Questo successo ha implicazioni che vanno oltre il campo letterario. Il romanzo contribuisce a creare una coscienza linguistica nazionale, diffondendo un modello di italiano accessibile e moderno. Molti lettori imparano a conoscere il fiorentino attraverso la lettura dei Promessi Sposi, contribuendo alla diffusione di questa varietà linguistica.
Il dibattito critico
La scelta linguistica manzoniana suscita un vivace dibattito critico che attraversa tutto l’Ottocento. I sostenitori vedono nella soluzione manzoniana la realizzazione dell’utopia di una lingua italiana unitaria. I critici accusano Manzoni di provincialismo toscano e di sacrificio della ricchezza espressiva italiana.
Questo dibattito riflette tensioni profonde della cultura italiana dell’epoca. Da un lato, l’esigenza di unificazione linguistica appare sempre più urgente in vista dell’unificazione politica. Dall’altro, la ricchezza delle tradizioni regionali italiane sembra minacciata dall’imposizione di un modello linguistico unico.
Le critiche più acute vengono da intellettuali come Niccolò Tommaseo e Graziadio Isaia Ascoli, che propongono soluzioni alternative basate su criteri eclettici o storico-geografici. Tuttavia, la forza propulsiva della soluzione manzoniana finisce per prevalere, anche se temperata da elementi di compromesso.
L’eredità nella lingua italiana
L’influenza dei Promessi Sposi sulla formazione dell’italiano moderno è difficilmente quantificabile, ma certamente enorme. Il romanzo diventa un modello di riferimento per generazioni di scrittori e di educatori. La lingua manzoniana entra nelle scuole e contribuisce a formare il gusto linguistico degli italiani.
Molte delle soluzioni linguistiche sperimentate da Manzoni diventano patrimonio comune della lingua italiana. Il lessico del romanzo entra nell’uso quotidiano, la sintassi manzoniana influenza la prosa italiana, lo stile del narratore diventa un modello di chiarezza espositiva.
Tuttavia, l’eredità manzoniana non si limita agli aspetti tecnici.
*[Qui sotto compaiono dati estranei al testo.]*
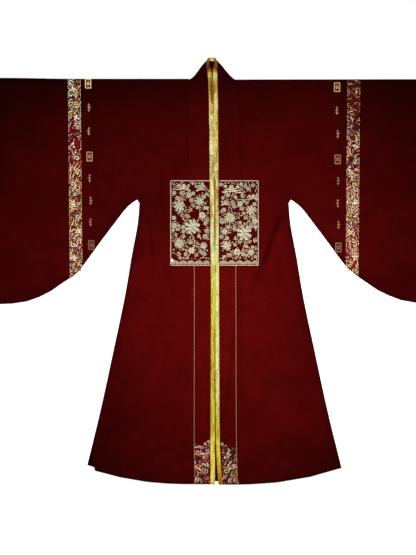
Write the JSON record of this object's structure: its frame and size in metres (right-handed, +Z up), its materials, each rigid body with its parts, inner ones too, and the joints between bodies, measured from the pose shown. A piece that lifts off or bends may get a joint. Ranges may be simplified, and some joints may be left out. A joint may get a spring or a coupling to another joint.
{
  "type": "hanfu robe",
  "caption": "Wide-sleeved open-front robe laid flat on its back: dark red cloth, gold edging down the opening, a chest square, brocade sleeve bands and a gold cord beside each front band.",
  "frame": {"origin": "on the surface that the robe lies on, under the middle of its outline", "axes": "+Z up, out of the robe's front; +Y from the hem to the collar; +X across the sleeves, to the right as seen from above"},
  "size_m": [2.1, 1.406, 0.0099],
  "materials": {
    "red_cloth": "matt crepe weave, dark red",
    "gold_edging": "satin weave, yellow gold",
    "badge": "dark red ground with pale gold embroidery",
    "brocade": "gold, silver and red figured brocade",
    "gold_cord": "twisted gold cord"
  },
  "bodies": {
    "root": {"back": "red_cloth", "front_left": "red_cloth", "front_right": "red_cloth", "sleeve_left": "red_cloth", "sleeve_right": "red_cloth", "band_left": "red_cloth", "band_right": "red_cloth", "collar_back": "red_cloth", "edging_left": "gold_edging", "edging_right": "gold_edging", "edging_back": "gold_edging", "badge_left": "badge", "badge_right": "badge", "brocade_left": "brocade", "brocade_right": "brocade", "piping_left": "gold_cord", "piping_right": "gold_cord"}
  },
  "joints": []
}
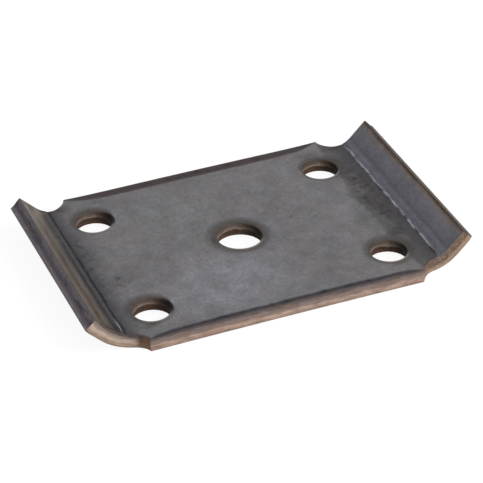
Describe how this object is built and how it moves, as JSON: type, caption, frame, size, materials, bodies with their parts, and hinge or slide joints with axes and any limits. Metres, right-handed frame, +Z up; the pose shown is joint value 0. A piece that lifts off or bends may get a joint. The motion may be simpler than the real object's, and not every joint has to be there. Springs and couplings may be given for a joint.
{
  "type": "axle tie plate",
  "caption": "Flat pressed steel tie plate with round U-bolt holes at its corners, a larger locating hole in the middle, upturned end flanges and rounded corner relief notches.",
  "frame": {"origin": "middle of the plate's underside", "axes": "+X along the plate's length from flange to flange, +Y across the strip, +Z up, the way the flanges rise"},
  "size_m": [0.1454, 0.0952, 0.0145],
  "materials": {
    "steel": "hot-rolled mill scale, with lightly rusted sheared edges"
  },
  "bodies": {
    "root": {"tie_plate": "steel"}
  },
  "joints": []
}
Il principio della comunicazione come dovere civile e morale continua a ispirare scrittori e intellettuali. L’idea di una letteratura che sia insieme arte e strumento di educazione sociale rappresenta un’acquisizione permanente della cultura italiana.
Considerazioni conclusive: attualità di una scelta
A distanza di quasi due secoli, la scelta linguistica manzoniana mantiene una straordinaria modernità. In un’epoca di globalizzazione comunicativa, i principi della chiarezza, della naturalezza e dell’accessibilità appaiono più attuali che mai.
Il fiorentino dell’uso, pur essendo una varietà linguistica storicamente determinata, ha rappresentato un modello di lingua viva e vitale che continua a ispirare la ricerca linguistica contemporanea. L’attenzione manzoniana per l’uso parlato anticipa gli orientamenti della linguistica moderna, che privilegia lo studio della lingua in funzione rispetto alla descrizione di sistemi astratti.
La lezione più profonda di Manzoni rimane tuttavia quella civile e morale. La lingua non è un patrimonio elitario da custodire gelosamente, ma uno strumento di comunicazione da condividere democraticamente. Scrivere significa assumersi la responsabilità di comunicare, di educare, di contribuire al progresso civile della società.
In questo senso, i Promessi Sposi rappresentano non solo un capolavoro letterario, ma anche un modello di impegno intellettuale che trascende i confini cronologici e geografici. La rivoluzione linguistica manzoniana continua a parlare a tutti coloro che vedono nella cultura un patrimonio da condividere e nella comunicazione un dovere verso l’umanità.